Seismic Acquisition Techniques for Loess Area in Western China

Abstract

Abstract The obduction zone of Kunlun mountain foreland in southwest Tarim basin in China is covered with thick loess whose thickness changes from several decade meters to 500m, even up to 600m in some area, so, the S/N of seismic data acquired in this area is very low due to serious absorption and attenuation of seismic wave and develops strong secondary interference. Being extruded and compressed by Kunlun Mountains, the topography of this area changes rapidly, the subsurface structure is steep and complex, and the faults are very developed, which lead this area to be one of the most difficult areas to do seismic exploration in the world. The conventional seismic exploration techniques used previously can't meet the requirements of the oil/gas exploration any more, and in the area since 1978, after the Kekeya oilfield was discovered, there has been no breakthrough made. Since 1999, several seismic technique tackling studies on Kekeya edge have been carried out, and wide line receiving and source array with deep holes have been applied, but the effects are not good. In recent years, on the basis of the previous rounds of seismic exploration tackling results in the thick loess area, new research has been conducted, and seismic data with relatively high S/N been acquired, which can meet the requirements for geological interpretation. Moreover, aimed at this thick loess area, seismic acquisition technique series have been developed, and great breakthroughs have been obtained for seismic exploration in loess area, and the first-grade rate of the seismic data increased by about 20%, all of which made a solid foundation for seismic exploration of loess area in southwest Tarim, and these technique series have some reference values for seismic exploration in the similar areas.
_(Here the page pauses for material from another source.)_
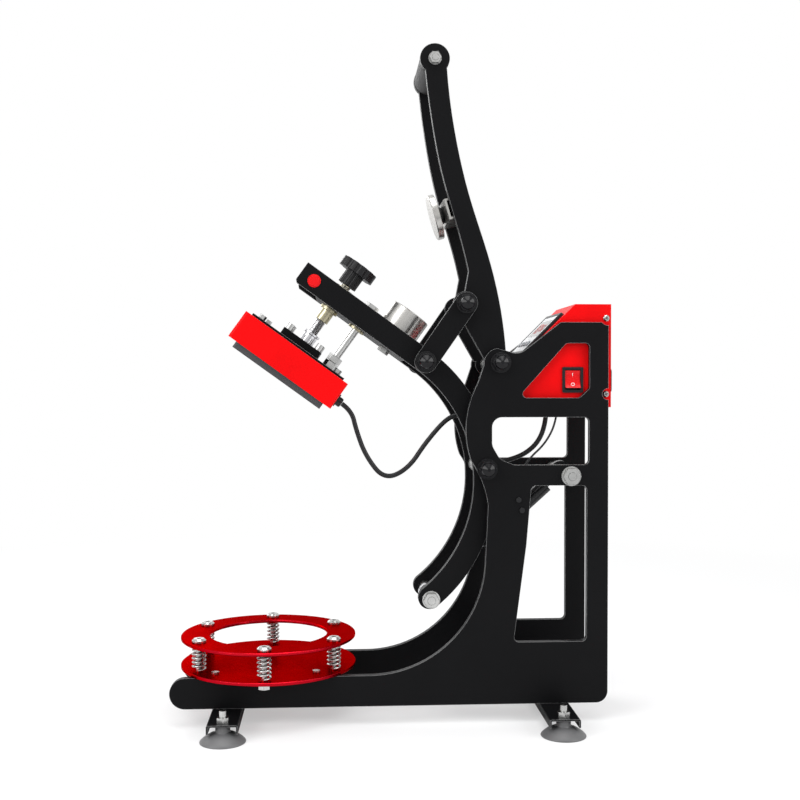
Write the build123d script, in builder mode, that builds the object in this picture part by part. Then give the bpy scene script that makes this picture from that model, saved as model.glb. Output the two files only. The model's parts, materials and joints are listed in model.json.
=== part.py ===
"""Ball heat press: a bench-top hand press with a tilting heated head.

Millimetres. X runs across the press, -Y is the front, +Z is up, and the origin is on the
surface that the suction cups stand on, in the middle of the footprint. The press is open:
the handle stands up and the head is tilted back.
"""

import math
import os

from build123d import *

os.makedirs("parts", exist_ok=True)

# Plates, in layers outwards from the middle plane
plate_thickness = 8.0
arm_inner_x = 38.5
layer_gap = 2.0
arm_outer_x = arm_inner_x + plate_thickness
handle_inner_x = arm_outer_x + layer_gap
handle_outer_x = handle_inner_x + plate_thickness
frame_inner_x = handle_outer_x + layer_gap
frame_outer_x = frame_inner_x + plate_thickness

# Pivots, as (Y, Z)
handle_pivot = (127.9, 434.0)
arm_pivot = (111.8, 306.0)
link_top = (86.8, 505.2)
link_foot = (37.9, 434.8)
strut_top = (213.7, 297.1)
strut_foot = (46.0, 145.4)

# Fits
running_gap = 0.05
face_gap = 0.3
thin_gap = 0.1

# Feet
channel_length = 264.0
channel_width = 36.0
channel_height = 10.0
channel_wall = 2.0
front_channel_y = -199.0
rear_channel_y = 194.0
cup_radius = 26.5
cup_height = 12.0
stud_radius = 4.0
stud_shank_radius = 3.5
stud_x = 120.0
stud_stand = 14.0

# Side plates
foot_bottom = cup_height + channel_height
foot_top = 59.0
foot_front_y = -249.0
back_arc_centre = (-29.0, 198.0)
frame_back_y = 259.0
frame_top = 482.7
lug_radius = 20.0
corner_radius = 14.0

# Ball stand
stand_y = -153.5
disc_radius = 108.0
disc_thickness = 4.0
ring_bore_radius = 72.5
ring_bottom = 93.5
ring_bolt_circle = 93.5
ring_bolt_count = 6
ring_bolt_radius = 4.0
ring_bolt_head_radius = 8.5
ring_bolt_head_height = 4.5
spring_wire = 2.0
spring_outer = 17.5
spring_turns = 5.5

# Arm: a straight beam that runs into a long bow
head_tilt = 35.8
bow_centre = (-70.0, 289.6)
bow_radius = 182.0
arm_width = 28.0
beam_front = -109.0
beam_middle = 82.3
beam_tube_front = -78.0
beam_tube_back = 54.0
beam_tube_wall = 4.0

# Head, along the beam (e) and square to it (n)
head_centre = -58.5
cover_size = 148.0
cover_bottom = -31.0
cover_top = 5.0
cover_wall = 1.5
platen_size = 127.0
platen_bottom = -39.0
platen_top = -13.0
platen_hollow_radius = 110.0
platen_hollow_edge = 60.0
top_plate_size = 133.0
top_plate_thickness = 3.0
block_length = 55.0
block_width = 60.0
block_thickness = 9.0
screw_along = -57.0
screw_radius = 6.5
rod_along = -15.6
rod_radius = 5.0
magnet_along = 27.5
magnet_radius = 26.5
magnet_height = 27.5
magnet_bolt_radius = 4.0
knob_bottom = 104.0
knob_hub_height = 18.0
knob_disc_height = 12.0
knob_radius = 24.0
knob_lobes = 12

# Handle
grip_centre = (49.4, 798.8)
grip_radius = 17.5
grip_tube_radius = 12.5
handle_tube_radius = 10.5
handle_travel = 74.0
keeper_radius = 28.5
keeper_thickness = 8.0
keeper_along = 31.0

# Link
link_width = 27.0

# Control box
box_half_width = frame_inner_x - 0.3
box_wall = 1.5
box_front = 146.0
box_back = 264.0
box_bottom = 380.0
box_top = 505.0
box_top_front = 220.0
controller_width = 96.0
controller_depth = 72.0
rocker_centre = (216.8, 413.2)
rocker_bezel_size = (25.5, 31.0)

# Gas strut
strut_cylinder_radius = 9.0
strut_cylinder_start = 25.0
strut_cylinder_length = 110.0
strut_rod_radius = 4.0
strut_foot_play = 3.5

# Cables
head_cable_radius = 3.0
switch_wire_radius = 1.25

# Pivot hardware
pivot_radius = 6.0
washer_radius = 12.5
washer_thickness = 2.0
cap_nut_flats = 19.0
cap_nut_height = 8.0
cap_nut_dome = 6.5
dome_steps = 2
tie_radius = 5.0
tie_tube_radius = 8.5


# Directions that the arm and head follow: e runs down the beam to the rear, n stands square to it
tilt = math.radians(head_tilt)
e_dir = (0.0, math.cos(tilt), -math.sin(tilt))
n_dir = (0.0, math.sin(tilt), math.cos(tilt))
beam_tangent_e = 72.8
beam_origin = (
    0.0,
    bow_centre[0] + (bow_radius - beam_middle) * n_dir[1] - beam_tangent_e * e_dir[1],
    bow_centre[1] + (bow_radius - beam_middle) * n_dir[2] - beam_tangent_e * e_dir[2],
)
head_plane = Plane(origin=beam_origin, x_dir=e_dir, z_dir=n_dir)
beam_low = beam_middle - arm_width / 2
beam_high = beam_middle + arm_width / 2


def beam_point(along, height):
    """The (Y, Z) of a point given along the beam and square to it."""
    return (
        beam_origin[1] + along * e_dir[1] + height * n_dir[1],
        beam_origin[2] + along * e_dir[2] + height * n_dir[2],
    )


def turned(point, centre, angle):
    """A (Y, Z) point turned about a pivot, positive from +Y to +Z."""
    swing = math.radians(angle)
    y = point[0] - centre[0]
    z = point[1] - centre[1]
    return (
        centre[0] + y * math.cos(swing) - z * math.sin(swing),
        centre[1] + y * math.sin(swing) + z * math.cos(swing),
    )


def round_bar(centre, radius, start, stop, mode=Mode.ADD):
    """A round bar across the press, from X = start to X = stop, in the open part."""
    with BuildSketch(Plane.YZ.offset(start)) as section:
        with Locations(centre):
            Circle(radius)
    extrude(section.sketch, amount=stop - start, mode=mode)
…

The paper introduces some new technical achievements and knowledge for seismic acquisition in loess area of southwest Tarim basin, mainly including: (1) wide-line survey technique with high fold and long receiving spread is applied to increase the effective fold on the target horizons, and improve the quality of the seismic section; (2) source array technique with long pattern length and small charge size is applied to enhance the downgoing energy of the seismic wave; (3) long array receiving technique is applied to suppress the lateral interference and improve the signal sensitivity.